A frente do cortejo até o Cemitério Santo Inácio, ia o Senhor Bispo e ao seu lado eu com outros coroinhas e padres que traziam nas mãos as flores deixadas durante todo o dia no velório e, por todo caminho pessoas se colocavam a esquina para ver o caixão conduzido a pulso por autoridades e pelo povo, enquanto um mar de gente se formava da Rodoviária até a Praça Pe. Newton, aumentando a proporção que a marcha prosseguia. Adentrando o corredor principal do campo santo, o cortejo convergiu a esquerda no meio do caminho que vai até a capela, seguindo em direção ao jazigo da família do morto que se acha no fim daquela viela e estando a catacumba aberta, as últimas orações eram feitas pelo padre italiano Nicolau Gizzi M.S.C. e quando o túmulo ia ser fechado, com a voz embargada, Pe. Geraldo Lima Silva, irmão do falecido, recitara três ave-marias, sendo acompanhado pela multidão.

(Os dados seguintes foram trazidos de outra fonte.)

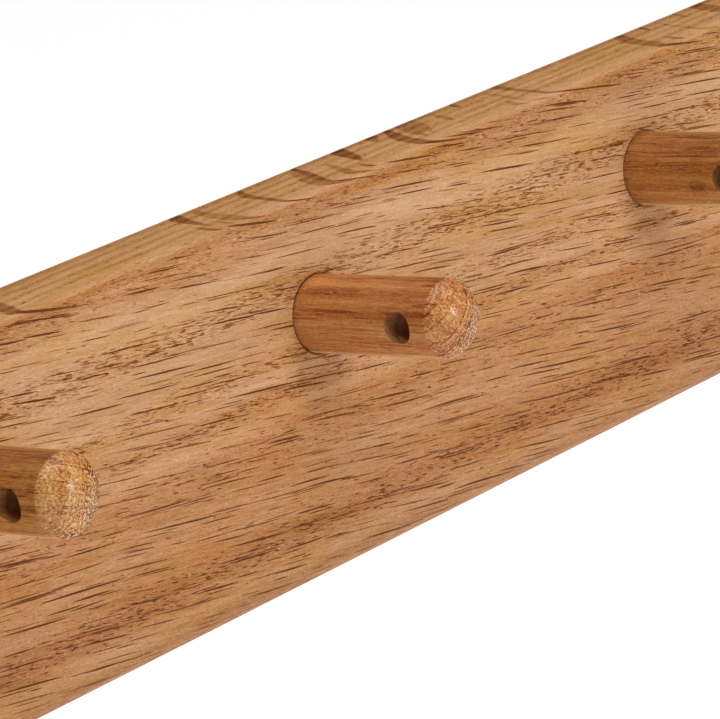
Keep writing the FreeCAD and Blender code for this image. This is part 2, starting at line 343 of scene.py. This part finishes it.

Hoje, passados nove anos daquele ocorrido, a nitidez dos sorrisos largos, a consistência das homilias, a essência da jovialidade, o espírito de vanguarda, tradição e otimismo de Pe. Almir ainda se apresentam em cores vibrantes nas lembranças de quem o conheceu e se aquele tempo bom em que ele era vigário de Pinheiro não é mais possível, ao menos é possível tomá-lo por referência para que outros tempos bons frutifiquem no porvir!
Soldado de auroras, nunca se preocupou com quantidade: celebrava missas com um vigor próprio dos entusiastas não importando se na assembléia tinha apenas um os muitos fiéis, assim como também nas procissões. Homem cheio de conhecimento, humano e divino, vivia dizendo que o dia mais importante da vida do cristão é dia de sua morte, pois nesse dia parte para o encontro definitivo com o Pai.
Terminando esta continência de saudade a um tempo que foi bom, lembrando das palavras do saudoso padre para quem o mar só é imenso e único entre as obras da criação que pode refletir o céu (em suas águas) porque, numa atitude de humildade, se coloca abaixo de todos, só posso dizer uma coisa: Quanta saudade de você Pe. Almir!